A literatura tem colocado essa questão e alguns autores têm defendido essa possibilidade de uma democracia global. Entretanto, eu acho que ainda é cedo para se falar nisso. Ainda temos vários problemas de definição de Estados-Nação, em torno da emergência de novos conflitos, em torno da idéia de nacionalidade, então eu vejo com uma certa prudência essa idéia de uma cidadania global ou da emergência de uma ordem política mundial.

A internet, como funciona atualmente, em geral não possibilita controle sobre o seu conteúdo e autoria. Isso levanta outra questão, a da legitimidade das informações. Como o senhor avalia esse problema?

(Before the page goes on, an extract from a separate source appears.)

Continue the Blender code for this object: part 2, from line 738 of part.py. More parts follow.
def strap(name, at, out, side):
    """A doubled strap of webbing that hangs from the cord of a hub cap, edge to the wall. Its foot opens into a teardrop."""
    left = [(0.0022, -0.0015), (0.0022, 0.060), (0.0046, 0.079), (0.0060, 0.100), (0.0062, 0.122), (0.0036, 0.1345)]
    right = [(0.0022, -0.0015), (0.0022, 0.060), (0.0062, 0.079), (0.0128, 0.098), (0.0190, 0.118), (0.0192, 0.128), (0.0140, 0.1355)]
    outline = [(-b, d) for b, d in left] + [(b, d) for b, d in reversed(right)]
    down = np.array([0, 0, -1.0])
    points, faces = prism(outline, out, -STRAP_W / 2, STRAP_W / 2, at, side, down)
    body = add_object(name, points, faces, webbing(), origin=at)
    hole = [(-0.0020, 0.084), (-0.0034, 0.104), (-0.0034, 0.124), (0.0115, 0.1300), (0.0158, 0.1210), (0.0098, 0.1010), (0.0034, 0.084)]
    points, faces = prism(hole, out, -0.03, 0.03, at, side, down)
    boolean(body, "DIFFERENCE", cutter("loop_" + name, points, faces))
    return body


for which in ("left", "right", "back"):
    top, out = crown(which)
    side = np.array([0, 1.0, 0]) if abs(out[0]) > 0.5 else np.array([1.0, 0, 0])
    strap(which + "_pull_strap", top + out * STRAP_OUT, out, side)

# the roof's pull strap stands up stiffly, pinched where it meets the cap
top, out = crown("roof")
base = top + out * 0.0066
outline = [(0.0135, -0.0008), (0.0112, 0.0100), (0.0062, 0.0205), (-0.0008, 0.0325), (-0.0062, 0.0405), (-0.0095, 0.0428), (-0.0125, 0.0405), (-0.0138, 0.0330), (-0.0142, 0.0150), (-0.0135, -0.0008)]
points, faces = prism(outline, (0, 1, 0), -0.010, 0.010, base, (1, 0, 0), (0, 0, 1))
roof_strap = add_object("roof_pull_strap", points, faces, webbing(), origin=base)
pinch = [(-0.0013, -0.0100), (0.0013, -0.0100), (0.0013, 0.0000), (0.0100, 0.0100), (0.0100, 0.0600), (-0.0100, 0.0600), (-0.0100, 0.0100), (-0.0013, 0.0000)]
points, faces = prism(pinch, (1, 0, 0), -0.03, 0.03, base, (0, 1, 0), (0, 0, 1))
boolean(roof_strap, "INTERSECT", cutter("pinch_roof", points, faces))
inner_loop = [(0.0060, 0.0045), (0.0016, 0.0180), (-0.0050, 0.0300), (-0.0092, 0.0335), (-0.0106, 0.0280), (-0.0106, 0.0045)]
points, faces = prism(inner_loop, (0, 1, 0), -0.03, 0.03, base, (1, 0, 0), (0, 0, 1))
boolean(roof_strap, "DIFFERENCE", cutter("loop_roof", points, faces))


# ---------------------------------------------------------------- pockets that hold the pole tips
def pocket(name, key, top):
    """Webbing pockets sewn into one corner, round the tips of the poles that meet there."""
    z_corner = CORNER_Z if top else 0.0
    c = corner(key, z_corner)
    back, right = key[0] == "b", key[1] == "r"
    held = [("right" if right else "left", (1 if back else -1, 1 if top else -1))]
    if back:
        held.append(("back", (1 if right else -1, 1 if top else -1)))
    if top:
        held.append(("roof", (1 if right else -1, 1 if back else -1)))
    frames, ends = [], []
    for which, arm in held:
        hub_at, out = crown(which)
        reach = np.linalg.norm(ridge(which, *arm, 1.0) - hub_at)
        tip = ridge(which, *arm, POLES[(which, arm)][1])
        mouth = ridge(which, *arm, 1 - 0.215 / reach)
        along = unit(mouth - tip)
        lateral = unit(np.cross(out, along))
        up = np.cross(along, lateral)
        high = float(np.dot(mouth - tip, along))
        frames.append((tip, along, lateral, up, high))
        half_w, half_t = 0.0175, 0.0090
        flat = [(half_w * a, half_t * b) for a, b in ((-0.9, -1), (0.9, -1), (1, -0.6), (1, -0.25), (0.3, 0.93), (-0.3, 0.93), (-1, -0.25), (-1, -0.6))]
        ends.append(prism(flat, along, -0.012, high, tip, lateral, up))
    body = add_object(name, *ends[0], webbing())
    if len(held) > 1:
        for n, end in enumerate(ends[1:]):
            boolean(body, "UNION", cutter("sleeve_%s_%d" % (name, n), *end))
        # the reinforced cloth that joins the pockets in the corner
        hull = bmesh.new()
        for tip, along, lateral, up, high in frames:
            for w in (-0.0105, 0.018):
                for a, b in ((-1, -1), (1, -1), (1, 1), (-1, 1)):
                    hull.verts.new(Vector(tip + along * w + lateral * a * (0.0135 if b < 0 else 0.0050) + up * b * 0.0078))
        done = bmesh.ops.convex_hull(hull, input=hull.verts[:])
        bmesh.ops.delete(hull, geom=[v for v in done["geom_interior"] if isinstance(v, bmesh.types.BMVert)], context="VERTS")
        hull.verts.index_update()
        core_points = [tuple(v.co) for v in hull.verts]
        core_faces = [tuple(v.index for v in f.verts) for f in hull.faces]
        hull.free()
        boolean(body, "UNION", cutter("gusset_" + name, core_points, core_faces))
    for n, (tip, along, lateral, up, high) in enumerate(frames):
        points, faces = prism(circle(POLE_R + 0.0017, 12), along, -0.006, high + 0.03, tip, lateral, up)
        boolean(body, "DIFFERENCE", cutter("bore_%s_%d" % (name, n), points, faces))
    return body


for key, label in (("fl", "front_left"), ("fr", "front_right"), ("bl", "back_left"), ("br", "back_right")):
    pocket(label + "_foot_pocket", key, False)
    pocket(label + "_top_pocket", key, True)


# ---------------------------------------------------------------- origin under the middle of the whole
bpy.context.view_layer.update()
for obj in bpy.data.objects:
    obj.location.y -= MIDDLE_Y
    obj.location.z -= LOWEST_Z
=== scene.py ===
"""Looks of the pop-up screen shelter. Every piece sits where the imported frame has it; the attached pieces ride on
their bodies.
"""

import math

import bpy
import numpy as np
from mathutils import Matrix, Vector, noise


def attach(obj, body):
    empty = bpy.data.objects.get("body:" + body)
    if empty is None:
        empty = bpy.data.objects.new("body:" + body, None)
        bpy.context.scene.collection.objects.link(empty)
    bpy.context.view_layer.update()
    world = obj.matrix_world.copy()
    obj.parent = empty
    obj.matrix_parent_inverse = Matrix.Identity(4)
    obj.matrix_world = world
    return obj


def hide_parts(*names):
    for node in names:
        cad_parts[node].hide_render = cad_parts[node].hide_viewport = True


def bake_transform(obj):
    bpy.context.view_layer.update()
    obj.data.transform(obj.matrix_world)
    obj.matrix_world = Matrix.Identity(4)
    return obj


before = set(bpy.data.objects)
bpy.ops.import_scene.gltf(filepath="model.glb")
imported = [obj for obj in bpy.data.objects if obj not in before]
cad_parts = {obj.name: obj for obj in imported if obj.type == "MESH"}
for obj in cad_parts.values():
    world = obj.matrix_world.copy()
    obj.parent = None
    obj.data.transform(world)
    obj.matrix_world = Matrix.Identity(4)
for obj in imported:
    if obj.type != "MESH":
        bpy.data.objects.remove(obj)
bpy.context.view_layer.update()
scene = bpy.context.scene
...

Já se tem instrumentos de segurança capazes de identificar os usuários, bem como a previsão de penalidades. Sabemos, pela imprensa, que têm acontecido várias investigações e prisões relativas a crimes na internet . Acredito que já existem mecanismos de segurança capazes de impor limites às ações. Mas a questão da legitimidade das informações é realmente um problema a ser considerado. Qualquer pretensão de uma democracia eletrônica demandaria um desenvolvimento anterior com relação a esse problema e uma observação e preocupação muito grandes com a questão da segurança. Talvez seja essa a maior preocupação que deve estar envolvida no processo de instrumentação de experiências de democracia eletrônica.